An Alitalia Airbus A320-200, registration EI-DSA performing flight AZ-479 from Budapest (Hungary) to Rome Fiumicino (Italy) with 124 passengers and 6 crew, was climbing out of Budapest's runway 13L, when the crew requested to level off at 6000 feet and enter a hold. While intercepting the hold the crew declared PAN later explaining they had a problem with the flight controls. The crew advised they needed the longest runway available, runway 13L, requested a 16nm long final and advised they didn't expect a problem for landing. The aircraft landed safely on runway 13L about 45 minutes after departure.

The flight was cancelled.

On Jul 30th 2013 the French BEA reported in their weekly bulletin that the crew received "F/CTL STAB JAM" and "F/CTL ELAC 2 PITCH FAULT" messages. Hungary's KBSZ have opened an investigation into the occurrence rated a serious incident.

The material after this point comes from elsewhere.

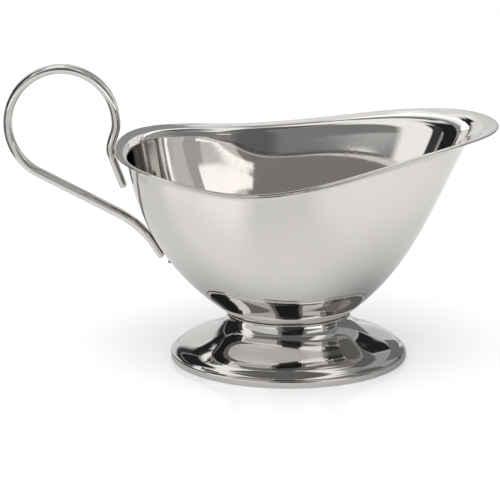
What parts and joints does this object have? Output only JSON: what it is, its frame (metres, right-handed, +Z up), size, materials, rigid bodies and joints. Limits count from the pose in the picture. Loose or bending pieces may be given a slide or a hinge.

On Nov 22nd 2013 Hungary's KBSZ reported the aircraft was climbing through about 4000 feet at 210 knots when the crew selected the flaps to 0 and almost immediately afterwards the autopilot disconnected. In sequence following ECAM messages appeared: "F/CTL ELAC 2 PITCH FAULT, AUTO FLT AP OFF, F/CLT ELAC 1 PITHC FAULT, F/CTL ALTN LAW, F/CTL STABILIZER JAM". The crew levelled off at 6000 feet, entered a hold and worked the checklists identifying the primary failure was F/CTL STABILIZER JAM. The crew subsequently requested the longest runway available and landed on Budapest's runway 13L.